La title-track, “Do ut Des”, firmata sempre dall’estroso pianista del quartetto, pur nella sua dimensione inizialmente sospesa, quasi onirica, ritrova in corso d’opera il dualismo espressivo dell’affiatato line-up, trasformandosi in una danza estatica e propiziatoria, caratterizzata da un potente gancio melodico. Non a caso nel parenchima sonoro del quartetto si sviluppano i più disparati enzimi creativi, dove additivi a base di contemporary jazz vengono diluiti da trame melodiche provenienti da terre lontane, metriche dispari e reminiscenze dei canti gregoriani. A tal proposito, “Ut Queant Laxis”, seconda composizione del bassista, si muove nel rispetto degli assunti basilari del progetto attraverso un’esplorazione costruttiva interamente affrancata da gabbie stilistiche premasticate.

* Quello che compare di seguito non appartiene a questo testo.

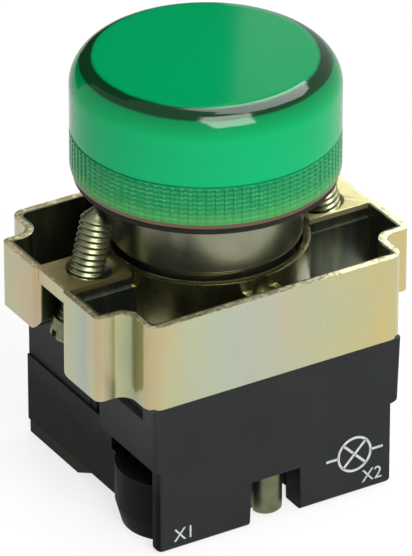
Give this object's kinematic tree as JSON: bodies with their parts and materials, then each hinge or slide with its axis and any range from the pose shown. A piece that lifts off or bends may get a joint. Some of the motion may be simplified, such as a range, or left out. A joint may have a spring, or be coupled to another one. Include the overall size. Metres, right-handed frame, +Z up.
{
  "type": "panel pilot light",
  "caption": "Round green pilot light for a 22 mm panel hole: knurled lens cap on a plated head, clamp collar with two pointed screws, black wiring block with two screw terminals.",
  "frame": {"origin": "centre of the overall box, at the feet of the wiring block; the head's axis passes through it", "axes": "+Z up along the head's axis towards the lens, +X along the collar's long side to the right, +Y from the marked front face to the back"},
  "size_m": [0.0402, 0.0308, 0.0515],
  "materials": {
    "collar_zinc": "yellow-passivated zinc plate over a pressed steel collar",
    "screw_zinc": "zinc-plated steel, turned and threaded",
    "nickel_head": "satin nickel over a zinc casting",
    "seal_rubber": "black nitrile rubber",
    "green_lens": "clear green polycarbonate, polished outside",
    "frosted_cup": "frosted green polycarbonate",
    "lamp_glass": "glass envelope on a plated cap",
    "nickel_brass": "nickel-plated brass",
    "bare_brass": "bare brass strip",
    "insulator": "brown phenolic",
    "spring_steel": "spring wire",
    "block_black": "fine-textured black polyamide"
  },
  "bodies": {
    "root": {"mounting_collar": "collar_zinc", "head_barrel": "nickel_head", "panel_gasket": "seal_rubber", "light_diffuser": "frosted_cup", "lamp": "lamp_glass", "lamp_socket": "nickel_brass", "socket_insulator": "insulator", "contact_spring": "spring_steel", "block_cover": "block_black", "block_base": "block_black", "terminal_plate_left": "bare_brass", "terminal_plate_right": "bare_brass", "block_screw_front": "screw_zinc", "block_screw_rear": "screw_zinc"},
    "lens_gasket": {"lens_gasket": "seal_rubber"},
    "lens_cap": {"lens_cap": "green_lens"},
    "clamp_screw_left": {"clamp_screw_left": "screw_zinc"},
    "clamp_screw_right": {"clamp_screw_right": "screw_zinc"},
    "wire_clamp_left": {"wire_clamp_left": "screw_zinc"},
    "wire_clamp_right": {"wire_clamp_right": "screw_zinc"},
    "terminal_screw_left": {"terminal_screw_left": "screw_zinc"},
    "terminal_screw_right": {"terminal_screw_right": "screw_zinc"},
    "centre_contact": {"centre_contact": "nickel_brass"}
  },
  "joints": [
    {"name": "lens_rise", "type": "slide", "parent": "root", "child": "lens_gasket", "axis": [0, 0, 1], "range_m": [0, 0.003]},
    {"name": "lens_turn", "type": "hinge", "parent": "lens_gasket", "child": "lens_cap", "pos_m": [0, 0, 0.0408], "axis": [0, 0, 1], "range_deg": [0, 1080]},
    {"name": "clamp_screw_left_travel", "type": "slide", "parent": "root", "child": "clamp_screw_left", "axis": [0.2504, 0, 0.9681], "range_m": [-0.006, 0]},
    {"name": "wire_clamp_left_lift", "type": "slide", "parent": "root", "child": "wire_clamp_left", "axis": [0, 0, 1], "range_m": [0, 0.0017]},
    {"name": "terminal_screw_left_turn", "type": "hinge", "parent": "wire_clamp_left", "child": "terminal_screw_left", "pos_m": [-0.0098, -0.0087, 0.0068], "axis": [0, 0, 1], "range_deg": [0, 1020]},
    {"name": "clamp_screw_right_travel", "type": "slide", "parent": "root", "child": "clamp_screw_right", "axis": [-0.2504, 0, 0.9681], "range_m": [-0.006, 0]},
    {"name": "wire_clamp_right_lift", "type": "slide", "parent": "root", "child": "wire_clamp_right", "axis": [0, 0, 1], "range_m": [0, 0.0017]},
    {"name": "terminal_screw_right_turn", "type": "hinge", "parent": "wire_clamp_right", "child": "terminal_screw_right", "pos_m": [0.0098, -0.0087, 0.0068], "axis": [0, 0, 1], "range_deg": [0, 1020]},
    {"name": "contact_press", "type": "slide", "parent": "root", "child": "centre_contact", "axis": [0, 0, 1], "range_m": [-0.001, 0], "stiffness_N_per_m": 600, "springref_m": 0.0006, "deforming": ["contact_spring"]}
  ],
  "couplings": [
    {"joint": "lens_rise", "follows": "lens_turn", "m_per_rad": 0.00015908},
    {"joint": "terminal_screw_left_turn", "follows": "wire_clamp_left_lift", "rad_per_m": 10467},
    {"joint": "terminal_screw_right_turn", "follows": "wire_clamp_right_lift", "rad_per_m": 10467}
  ]
}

L’album si chiude con “Beata viscera”, un’incantevole affresco melodico, che sembra cogliere spunti provenienti dai quattro punti cardinali della musica, in un crescendo di invenzioni e moduli espressivi. Pur se collocato in ultima posizione nella tracklist, “Beata viscera” si sostanzia sicuramente come uno dei momenti più riusciti dell’album. “Do Ut Des” degli AB Quartet è una piacevole fuga dalla realtà tetragona del banale costrutto sonoro di maniera, piuttosto configura un viaggio di andata e ritorno dalle origini della libertà espressiva alla consapevolezza di una partitura difficilmente catalogabile in uno schema, ma concreta ed adattabile alla contemporaneità della musica.